Lump Kink interactional and breather-type waves solutions of (3+1)-dimensional shallow water wave dynamical model and its stability with applications

The shallow water equations are used to describe the behavior of water waves in various shallow regions such as coastal areas, lakes, rivers, etc. These equations are derived by making simplifying assumptions about the water depth relative to the wavelength of the waves. In this paper, the generalized exponential rational function method (gERFM) is used to construct novel wave solutions of the (3+1)-dimensional shallow water wave ((3+1)-dSWW) dynamical model.
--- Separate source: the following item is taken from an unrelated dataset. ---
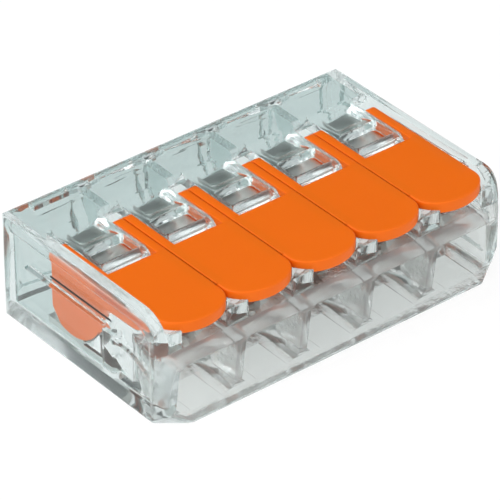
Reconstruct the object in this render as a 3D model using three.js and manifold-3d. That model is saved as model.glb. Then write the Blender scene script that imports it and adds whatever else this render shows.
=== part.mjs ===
// Lever splicing connector for five wires: a clear housing and rear cover hold one busbar, five
// cage springs and five orange levers. Millimetres, +Z up. X runs along the row of poles, the wires
// enter at -Y, and the origin is the middle of the bottom face.
import * as THREE from 'three';
import { mergeVertices } from 'three/addons/utils/BufferGeometryUtils.js';
import Module from 'manifold-3d';

// Driving dimensions
const LENGTH = 29.9;
const DEPTH = 18.6;
const HEIGHT = 8.3;
const POLES = 5;
const PITCH = 5.6;
const END_WALL = 0.95;
const CORNER_RADIUS = 1.6;
const FRONT_TOP_RADIUS = 2.6;

const PIVOT_Y = 2.0;
const PIVOT_Z = 4.95;
const DISC_RADIUS = 3.33;
const DISC_PLAY = 0.15;
const LEVER_HALF_WIDTH = 2.75;
const CHEEK_THICKNESS = 0.7;
const LEVER_TOP = 7.8;
const LEVER_THICKNESS = 0.9;
const LEVER_TIP_Y = -8.85;
const TIP_LENGTH = 1.95;
const WEB_REAR_Y = -0.85;

const BEAM_TOP = 6.2;
const STRIP_FRONT_Y = 4.95;
const STRIP_UNDERSIDE = 7.5;
const FLOOR_TOP = 0.8;
const TONGUE_HALF_WIDTH = 1.95;
const TONGUE_TOP = 7.75;
const TONGUE_UNDERSIDE = 6.9;

const PORT_HALF_WIDTH = 2.45;
const PORT_BOTTOM = 0.75;
const PORT_TOP = 4.8;
const BAY_HALF_WIDTH = 2.45;

const BAR_BOTTOM = 0.85;
const BAR_TOP = 1.45;
const FRAME_REAR_Y = 5.15;

const STRIP_METAL = 0.35;
const SPRING_HALF_WIDTH = 1.85;
const BOW_Y = -3.0;
const BOW_Z = 5.2;
const BOW_RADIUS = 1.4;
const CLAMP_SLOPE = 20;
const HOOK_REAR_Y = 5.55;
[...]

These solutions encompass distinct kinds of waves, such as solitary waves, solitons, Kink and anti-kink solitons, lump Kink interactional waves, traveling breathers-type waves and multi-peak solitons. The dynamical behavior of these wave solutions is discussed, examining the influence of free parameters on the resulting wave shapes. Furthermore, to provide a scientific elucidation of the obtained results, the solutions are presented graphically, making it easy to distinguish the dynamical features, which have practical implications in different areas of applied sciences and engineering. The stability of this dynamical model is revealed via modulational instability analysis, signifying that all analytical results are stable. The obtained results show that the given technique is universal and efficient. Through comparing the projected technique with the existing techniques, the obtained results demonstrate that the given technique is universal, pithy and efficient.